Sam Hain

Personal information
- Full name: Samuel Robert Hain
- Born: 16 July 1995 (age 31) Hong Kong
- Height: 5 ft 10 in (1.78 m)
- Batting: Right-handed
- Bowling: Right-arm off break
- Role: Middle-order batter

International information
- National side: England (2023);
- ODI debut (cap 271): 23 September 2023 v Ireland
- Last ODI: 26 September 2023 v Ireland
- ODI shirt no.: 48

Domestic team information
- 2013–present: Warwickshire (squad no. 16)
- 2017–2018: Marylebone Cricket Club (MCC)
- 2021: Manchester Originals
- 2022: Fortune Barishal
- 2022: Welsh Fire
- 2022/23: Brisbane Heat
- 2023–present: Trent Rockets
- 2023/24: Hobart Hurricanes
- 2024: Abu Dhabi Knight Riders
- 2025: Paarl Royals

Career statistics
| Competition | ODI | FC | LA | T20 |
| Matches | 2 | 150 | 65 | 190 |
| Runs scored | 106 | 8,979 | 3,084 | 5,359 |
| Batting average | 53.00 | 42.96 | 58.18 | 38.83 |
| 100s/50s | 0/1 | 21/50 | 10/18 | 1/40 |
| Top score | 89 | 208 | 161* | 112* |
| Catches/stumpings | 0/– | 138/– | 22/– | 90/– |
- Source: Cricinfo, 26 September 2026
- Hain's voice recorded April 2015

= Sam Hain =

English cricketer (born 1995)

Samuel Robert Hain (born 16 July 1995) is a cricketer who plays for Warwickshire County Cricket Club and represents England. He is a right-handed batsman who bowls right-arm off spin. He made his debut for the county in the 2013 Yorkshire Bank 40 against Worcestershire.

== Early life and youth career ==
Hain was born in Hong Kong to two British parents. His family settled on Australia's Gold Coast when Hain was three years of age and there he began playing cricket for the Mudgeeraba-Nerang Cricket Club. He was raised in the Australian beachside city until the age of 14 when he relocated to Scotland on an exchange program with the Loretto School in Musselburgh, East Lothian. He was fast-tracked into Australian Under-19 cricket side as a 16-year-old. As a Loretto School student, he was spotted by former Warwickshire captain Michael Powell, who was coaching there. He returned to the Gold Coast for Year Twelve education where he completed his schooling at The Southport School.

Hain was sent for trials at Warwickshire where former England all-rounder Rikki Clarke rated his new colleague's batting in the nets as the best he had ever seen. Hain made his debut for the club's 2nd XI that year and impressed sufficiently to win Warwickshire's most promising young player award. He continued his progress by topping the county's Championship batting averages - for regular players, at least - in 2015.

In April 2022, he was bought by the Welsh Fire for the 2022 season of The Hundred.

== Domestic career ==
Hain was regarded as an excellent prospect for English cricket and known as a 360-degree hitter for having highest batting average than anyone to have played 50 innings or more in limited overs cricket.
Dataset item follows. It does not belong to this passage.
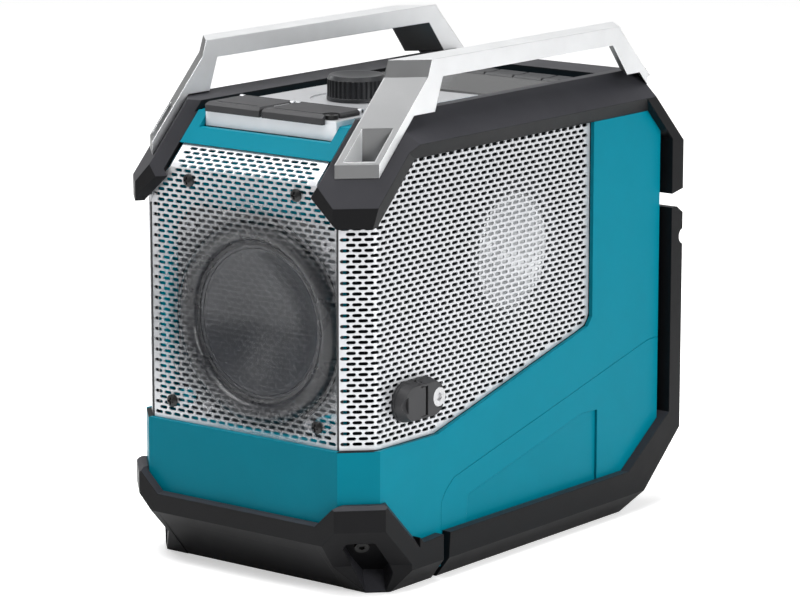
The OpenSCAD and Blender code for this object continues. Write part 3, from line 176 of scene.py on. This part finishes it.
def perforated(sizes, z0, z1, border, left, right, keep, place):
    """Sheet with staggered rows of round-ended slots, worked out on a grid of cells of one slot
    each. A cell has six points on its edge and eight round its slot, two half circles joined by
    straight sides. Row j holds the cells at (k + half of j's parity) pitches. Edge points outside
    the outline, from left(z) to right(z), are moved onto it, and a cell whose points move has no
    slot. keep(s, z) drops whole cells, and place(s, z) turns the flat sheet's coordinates into
    points."""
    pitch, rise = sizes.pitch, sizes.row_pitch
    rows = int((z1 - z0 - 2 * border) / rise)
    first = z0 + (z1 - z0 - rows * rise) / 2
    edges = np.concatenate(([z0], first + np.arange(rows + 1) * rise, [z1]))
    low, high = edges[:-1], edges[1:]
    reach = max(abs(left(z0)), abs(right(z0)), abs(left(z1)), abs(right(z1)))
    cols = int(reach / pitch) + 3
    j, k = np.meshgrid(np.arange(rows + 2), np.arange(-cols, cols + 1), indexing="ij")
    s = ((k + 0.5 * (j % 2)) * pitch).ravel()
    zl, zh = low[j].ravel(), high[j].ravel()
    w = pitch / 2
    es = s[:, None] + np.array([w, w, 0, -w, -w, 0])
    ez = np.stack([zl, zh, zh, zh, zl, zl], 1)
    cs = np.clip(es, left(ez), right(ez))
    moved = np.abs(cs - es).max(1)
    wide = np.ptp(cs, axis=1) > 1e-6
    rim = (j.ravel() == 0) | (j.ravel() == rows + 1)
    kept = wide & keep(s, (zl + zh) / 2)
    holed = kept & (moved < 0.1 * pitch) & ~rim
    plain = kept & ~holed
    # The slot's outline
    r = sizes.slot_height / 2
    run = sizes.slot_length / 2 - r
    turn = np.radians([-90, -30, 30, 90, 90, 150, 210, 270])
    hs = np.where(np.arange(8) < 4, run, -run) + r * np.cos(turn)
    hz = r * np.sin(turn)
    mid = ((zl + zh) / 2)[holed][:, None]
    ps = np.concatenate([cs[holed], s[holed][:, None] + hs], 1).ravel()
    pz = np.concatenate([ez[holed], mid + hz], 1).ravel()
    around = np.array([
        [0, 1, 8], [0, 8, 7], [0, 7, 6], [1, 9, 8], [5, 0, 6], [1, 2, 9], [2, 10, 9],
        [5, 6, 13], [2, 3, 10], [4, 5, 13], [3, 11, 10], [4, 13, 12], [3, 4, 12], [3, 12, 11],
    ])
    n, m = holed.sum(), plain.sum()
    tris = (np.arange(n)[:, None, None] * 14 + around).reshape(-1, 3)
    halves = np.array([[0, 1, 2, 5], [5, 2, 3, 4]])
    quads = (np.arange(m)[:, None, None] * 6 + halves).reshape(-1, 4) + n * 14
    ps = np.concatenate([ps, cs[plain].ravel()])
    pz = np.concatenate([pz, ez[plain].ravel()])
    return place(ps, pz), tris.tolist() + quads.tolist()


def turned_quads(rings, flip=False):
    """Faces between neighbouring rings of a turned piece. Flipped, they face the other way."""
    i, j = (a.ravel() for a in np.meshgrid(np.arange(rings - 1), np.arange(TURNS), indexing="ij"))
    k = (j + 1) % TURNS
    corners = [i * TURNS + j, i * TURNS + k, (i + 1) * TURNS + k, (i + 1) * TURNS + j]
    if flip:
        corners = corners[:1] + corners[:0:-1]
    return np.stack(corners, 1)


def turn_angles():
    """Angles of the points round a turned piece."""
    return np.linspace(0, 2 * math.pi, TURNS + 1)[:-1]


# ---- Finishes ----


def node(tree, kind, **values):
    """A new node whose inputs or, failing those, properties get the values."""
    made = tree.nodes.new(kind)
    for key, value in values.items():
        if key in made.inputs:
            made.inputs[key].default_value = value
        else:
            setattr(made, key, value)
    return made


def map_range(tree, value, from_range, to_range, **values):
    """Output of a node that maps one range of a socket's values to another."""
    made = node(tree, "ShaderNodeMapRange", **values)
    limits = zip(("From Min", "From Max", "To Min", "To Max"), (*from_range, *to_range))
    for key, limit in limits:
        made.inputs[key].default_value = limit
    tree.links.new(value, made.inputs["Value"])
    return made.outputs["Result"]


def maths(tree, operation, first, second=None):
    """Output of a maths node on a socket and, where given, a second socket or number."""
    made = node(tree, "ShaderNodeMath", operation=operation)
    tree.links.new(first, made.inputs[0])
    if isinstance(second, float):
        made.inputs[1].default_value = second
    elif second is not None:
        tree.links.new(second, made.inputs[1])
    return made.outputs["Value"]


def finish(name, colour, rough, metal=0.0, grain=900.0, depth=0.02, mottle=0.06, edge=0.35,
           vary=0.05, shine=0.5):
    """A moulded, painted or cast finish: the colour mottled by a slow noise, roughness varied by
    another, a fine grain as bump of depth millimetres, and edges rounded in the shading by edge
    millimetres."""
    mat = bpy.data.materials.new(name)
    mat.use_nodes = True
    tree = mat.node_tree
    shader = tree.nodes["Principled BSDF"]
    link = tree.links.new
    shader.inputs["Metallic"].default_value = metal
    shader.inputs["Specular IOR Level"].default_value = shine
    place = node(tree, "ShaderNodeTexCoord")
    slow = node(tree, "ShaderNodeTexNoise", Scale=38.0, Detail=4.0, Roughness=0.6)
    link(place.outputs["Object"], slow.inputs["Vector"])
    ramp = node(tree, "ShaderNodeValToRGB")
    dark, light = ramp.color_ramp.elements
    dark.position = 0.3
    light.position = 0.7
    dark.color = (*(c * (1 - mottle) for c in colour), 1)
    light.color = (*(min(1, c * (1 + mottle)) for c in colour), 1)
    link(slow.outputs["Fac"], ramp.inputs["Fac"])
    link(ramp.outputs["Color"], shader.inputs["Base Color"])
    patchy = node(tree, "ShaderNodeTexNoise", Scale=90.0, Detail=3.0)
    link(place.outputs["Object"], patchy.inputs["Vector"])
    spread = map_range(tree, patchy.outputs["Fac"], (0, 1), (rough - vary, rough + vary))
    link(spread, shader.inputs["Roughness"])
    fine = node(tree, "ShaderNodeTexNoise", Scale=grain, Detail=2.0)
    link(place.outputs["Object"], fine.inputs["Vector"])
    bump = node(tree, "ShaderNodeBump", Strength=0.6, Distance=depth * MM)
    link(fine.outputs["Fac"], bump.inputs["Height"])
    if edge:
        round_edge = node(tree, "ShaderNodeBevel", samples=4, Radius=edge * MM)
        link(round_edge.outputs["Normal"], bump.inputs["Normal"])
    link(bump.outputs["Normal"], shader.inputs["Normal"])
    return mat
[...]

He broke into the Australia U19 squad aged just 16, and played for Australia in the 2012 ICC Under-19 Cricket World Cup as the team finished runners-up. In March 2013, Hain committed himself to England and agreed a contract with Warwickshire.

He made his Twenty20 debut on 20 May 2016 for Birmingham Bears against Nottinghamshire in the 2016 NatWest t20 Blast. He impressively shone on his debut match scoring an unbeaten 92 off 54 balls, and was awarded the player of the match. This was also his first ever player of the match award in his career.

On 29 May 2020, Hain was named in a 55-man group of players to begin training ahead of international fixtures starting in England following the COVID-19 pandemic. On 9 July 2020, Hain was included in England's 24-man squad to start training behind closed doors for the One Day International (ODI) series against Ireland.

Hain is one of the all-time highest run scorers for the Birmingham Bears in T20 Blast. On 17 June 2022, in the 2022 T20 Blast, Hain scored his first century in Twenty20 cricket, with 112 not out.

Hain trained with the Brisbane Heat in the BBL12 and came in the starting XI after Sam Billings and Colin Munro departed to take part in other leagues, making 5 and 6 in his first two games. Hain was previously a part of the Queensland U19 Squad before he made the choice to pursue a career in England.

In March 2025, Hain signed a new three-year contract with Warwickshire.

==England==
Hain was called into the England squad in September 2023 for the one day series against Ireland, his first call up for the senior team.